>> BEGIN

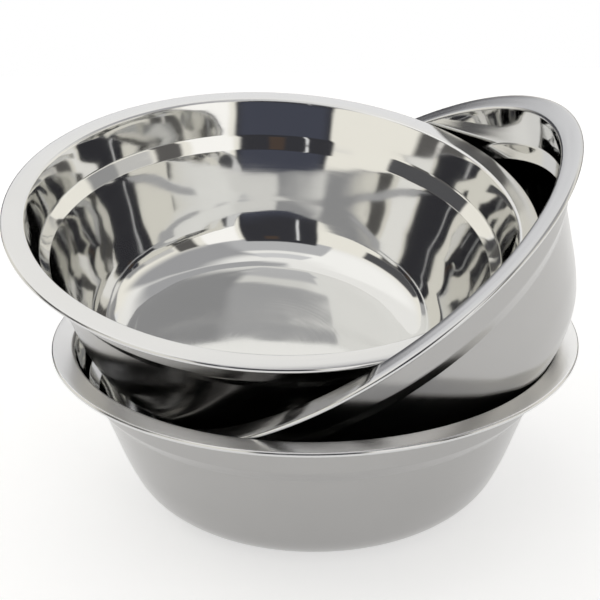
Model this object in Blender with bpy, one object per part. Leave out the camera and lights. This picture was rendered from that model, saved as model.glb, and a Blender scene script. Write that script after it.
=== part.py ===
"""Loose stack of three equal round basins drawn from stainless-steel sheet.

Each basin is one sheet: flat base, curved lower wall, a shelf-like step, steep upper wall,
flat brim and an edge that is folded under.  The bottom basin stands level on its base.  The
middle basin leans in it and the top basin sits in the middle one.  Every tilted basin rests
on the mouth of the basin below at four places, two under its body and two under its brim.

Metres, +Z up, origin at the centre of the bottom basin's base, +Y away from the front.
"""

import math

import bmesh
import bpy
from mathutils import Matrix, Vector

# ---------------------------------------------------------------- sheet and overall size
SHEET = 0.0008           # thickness of the steel
BRIM_R = 0.130           # outer radius of the brim
HEIGHT = 0.0824          # underside of the base to the top of the brim

# ---------------------------------------------------------------- wall, on the sheet's centre line
BASE_CORNER_R = 0.0858   # where the flat base and the lower wall would meet
BASE_BEND = 0.029        # radius of the bend between them
BELLY_R = 0.0974         # middle of the slightly curved lower wall
BELLY_DROP = 0.0570      # depth of that point below the brim
BELLY_BEND = 0.120       # radius of the lower wall's curve
STEP_IN_R = 0.1085       # inner edge of the step
STEP_IN_DROP = 0.0252
STEP_IN_BEND = 0.0012
STEP_OUT_R = 0.1133      # outer edge of the step, at the foot of the upper wall
STEP_OUT_DROP = 0.0190
STEP_OUT_BEND = 0.0050
MOUTH_R = 0.1195         # where the upper wall meets the brim
MOUTH_BEND = 0.0013

# ---------------------------------------------------------------- folded edge
HEM_DEPTH = 0.0017       # brim sheet to folded sheet, centre line to centre line
HEM_LENGTH = 0.0030      # how far the fold reaches back under the brim

# ---------------------------------------------------------------- how the basins lie
MIDDLE_BASE = (0.05693, 0.00792, 0.05003)   # centre of the middle basin's base
MIDDLE_LEAN = 32.21                          # degrees from level
MIDDLE_LEAN_TO = -172.08                     # direction its mouth faces, degrees from +X
TOP_BASE = (-0.02432, 0.01888, 0.06408)
TOP_LEAN = 12.03
TOP_LEAN_TO = -73.24

SEGMENTS = 64            # sides of each round basin


def clear_scene():
    """Start from an empty scene."""
    for obj in list(bpy.data.objects):
        bpy.data.objects.remove(obj, do_unlink=True)


def bend(before, corner, after, radius, steps):
    """Points of an arc that rounds the corner between two straight runs."""
    to_before = (before - corner).normalized()
    to_after = (after - corner).normalized()
    half = to_before.angle(to_after) / 2.0
    centre = corner + (to_before + to_after).normalized() * (radius / math.sin(half))
    start = corner + to_before * (radius / math.tan(half)) - centre
    end = corner + to_after * (radius / math.tan(half)) - centre
    first = math.atan2(start.y, start.x)
    turn = (math.atan2(end.y, end.x) - first + math.pi) % (2.0 * math.pi) - math.pi
    angles = [first + turn * i / steps for i in range(steps + 1)]
    return [centre + Vector((math.cos(a), math.sin(a))) * radius for a in angles]


def centre_line():
    """Centre line of the sheet as (radius, height), from the base's middle to the hem's tip."""
    low = SHEET / 2.0
    brim = HEIGHT - SHEET / 2.0
    edge = BRIM_R - SHEET / 2.0
    middle = Vector((0.0, low))
    base_corner = Vector((BASE_CORNER_R, low))
    belly = Vector((BELLY_R, HEIGHT - BELLY_DROP))
    step_in = Vector((STEP_IN_R, HEIGHT - STEP_IN_DROP))
    step_out = Vector((STEP_OUT_R, HEIGHT - STEP_OUT_DROP))
    mouth = Vector((MOUTH_R, brim))
    edge_top = Vector((edge, brim))
    edge_low = Vector((edge, brim - HEM_DEPTH))
    hem_tip = Vector((edge - HEM_LENGTH, brim - HEM_DEPTH))
    fold = HEM_DEPTH / 2.0
    line = [middle]
    line += bend(middle, base_corner, belly, BASE_BEND, 5)
    line += bend(base_corner, belly, step_in, BELLY_BEND, 3)
    line += bend(belly, step_in, step_out, STEP_IN_BEND, 1)
    line += bend(step_in, step_out, mouth, STEP_OUT_BEND, 2)
    line += bend(step_out, mouth, edge_top, MOUTH_BEND, 3)
    line += bend(mouth, edge_top, edge_low, fold, 2)
    line += bend(edge_top, edge_low, hem_tip, fold, 2)[1:]
    line.append(hem_tip)
    return line


def offset(line, distance):
    """The same line moved sideways by a distance, mitred at every point."""
    runs = [(b - a).normalized() for a, b in zip(line, line[1:])]
    sides = [Vector((run.y, -run.x)) for run in runs]
    moved = []
    for i, point in enumerate(line):
        before = sides[max(i - 1, 0)]
        after = sides[min(i, len(sides) - 1)]
        mitre = (before + after).normalized()
        moved.append(point + mitre * (distance / mitre.dot(after)))
    return moved


def steel(name, tone):
    """Polished stainless steel."""
    material = bpy.data.materials.new(name)
    material.use_nodes = True
    shader = material.node_tree.nodes["Principled BSDF"]
    shader.inputs["Base Color"].default_value = (tone, tone, tone * 0.985, 1.0)
    shader.inputs["Metallic"].default_value = 1.0
    shader.inputs["Roughness"].default_value = 0.14
    return material


def lean(degrees, towards):
    """Rotation that tips the upright axis by an angle towards a compass direction."""
    direction = math.radians(towards)
    hinge = Vector((-math.sin(direction), math.cos(direction), 0.0))
    return Matrix.Rotation(math.radians(degrees), 4, hinge)


def basin(name, tone, base, rotation):
    """One basin: the sheet's cross-section spun once around its upright axis."""
    line = centre_line()
    outline = offset(line, SHEET / 2.0) + offset(line, -SHEET / 2.0)[::-1]
    mesh = bmesh.new()
    points = [mesh.verts.new((p.x, 0.0, p.y)) for p in outline]
    edges = [mesh.edges.new(pair) for pair in zip(points, points[1:])]
    bmesh.ops.spin(
        mesh,
        geom=points + edges,
        cent=(0.0, 0.0, 0.0),
        axis=(0.0, 0.0, 1.0),
        angle=2.0 * math.pi,
        steps=SEGMENTS,
        use_merge=True,
    )
    bmesh.ops.remove_doubles(mesh, verts=mesh.verts[:], dist=0.00001)
    bmesh.ops.recalc_face_normals(mesh, faces=mesh.faces[:])
    data = bpy.data.meshes.new(name)
    mesh.to_mesh(data)
    mesh.free()
    obj = bpy.data.objects.new(name, data)
    bpy.context.scene.collection.objects.link(obj)
    data.materials.append(steel(name + "_steel", tone))
    data.shade_smooth()
    data.set_sharp_from_angle(angle=math.radians(35.0))
    obj.matrix_world = Matrix.Translation(Vector(base)) @ rotation
    return obj


clear_scene()
basin("bottom_basin", 0.78, (0.0, 0.0, 0.0), Matrix.Identity(4))
basin("middle_basin", 0.76, MIDDLE_BASE, lean(MIDDLE_LEAN, MIDDLE_LEAN_TO))
basin("top_basin", 0.80, TOP_BASE, lean(TOP_LEAN, TOP_LEAN_TO))
bpy.context.view_layer.update()
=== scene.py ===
"""Three polished steel basins in a loose stack, in a white studio."""
import math

import bpy
from mathutils import Matrix, Vector


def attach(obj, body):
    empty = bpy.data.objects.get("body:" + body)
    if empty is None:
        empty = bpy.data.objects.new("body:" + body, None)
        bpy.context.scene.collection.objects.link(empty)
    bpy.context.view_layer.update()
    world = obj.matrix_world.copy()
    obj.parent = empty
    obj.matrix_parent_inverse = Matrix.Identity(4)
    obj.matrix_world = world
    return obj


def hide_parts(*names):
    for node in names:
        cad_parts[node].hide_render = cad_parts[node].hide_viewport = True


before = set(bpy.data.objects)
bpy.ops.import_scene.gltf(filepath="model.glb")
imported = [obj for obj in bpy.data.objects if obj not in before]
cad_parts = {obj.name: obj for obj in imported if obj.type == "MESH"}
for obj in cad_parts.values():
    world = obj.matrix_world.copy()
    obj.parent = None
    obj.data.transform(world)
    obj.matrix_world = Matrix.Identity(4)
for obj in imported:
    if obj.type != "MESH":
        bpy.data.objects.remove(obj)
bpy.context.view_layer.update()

# ------------------------------------------------------------------ the basin's cross-section, metres
SHEET = 0.0008           # thickness of the steel
BRIM_R = 0.130           # outer radius of the brim
HEIGHT = 0.0824          # underside of the base to the top of the brim
BASE_CORNER_R = 0.0858   # where the flat base and the lower wall would meet
BASE_BEND = 0.029        # radius of the bend between them
BELLY_R = 0.0974         # middle of the slightly curved lower wall
BELLY_DROP = 0.0570      # depth of that point below the brim
BELLY_BEND = 0.120       # radius of the lower wall's curve
STEP_IN_R = 0.1085       # inner edge of the step
STEP_IN_DROP = 0.0252
STEP_IN_BEND = 0.0012
STEP_OUT_R = 0.1133      # outer edge of the step, at the foot of the upper wall
STEP_OUT_DROP = 0.0190
STEP_OUT_BEND = 0.0050
MOUTH_R = 0.1195         # where the upper wall meets the brim
MOUTH_BEND = 0.0013
HEM_DEPTH = 0.0017       # brim sheet to folded sheet, centre line to centre line
HEM_LENGTH = 0.0030      # how far the fold reaches back under the brim

# ------------------------------------------------------------------ how the basins lie
# Each body: centre of the base's underside in metres, the angle the basin leans from level, and the
# direction its mouth leans towards, in degrees from +X.
BASINS = {
    "bottom": ((0.0, 0.0, 0.0), 0.0, 0.0),
    "middle": ((0.05693, 0.00792, 0.05003), 32.21, -172.08),
    "top": ((-0.02432, 0.01888, 0.06408), 12.03, -73.24),
}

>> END

[Task statement]
Quote exactly the first line of the data and every line after it through the one holding "from stainless-steel sheet.".

[Solution below]
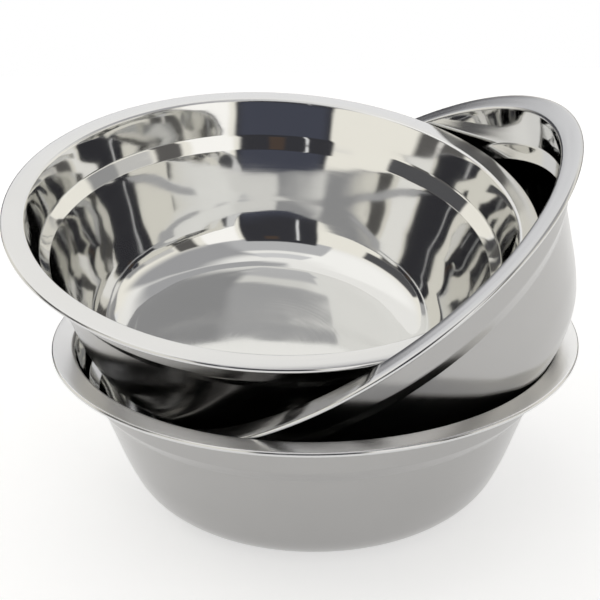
Model this object in Blender with bpy, one object per part. Leave out the camera and lights. This picture was rendered from that model, saved as model.glb, and a Blender scene script. Write that script after it.
=== part.py ===
"""Loose stack of three equal round basins drawn from stainless-steel sheet.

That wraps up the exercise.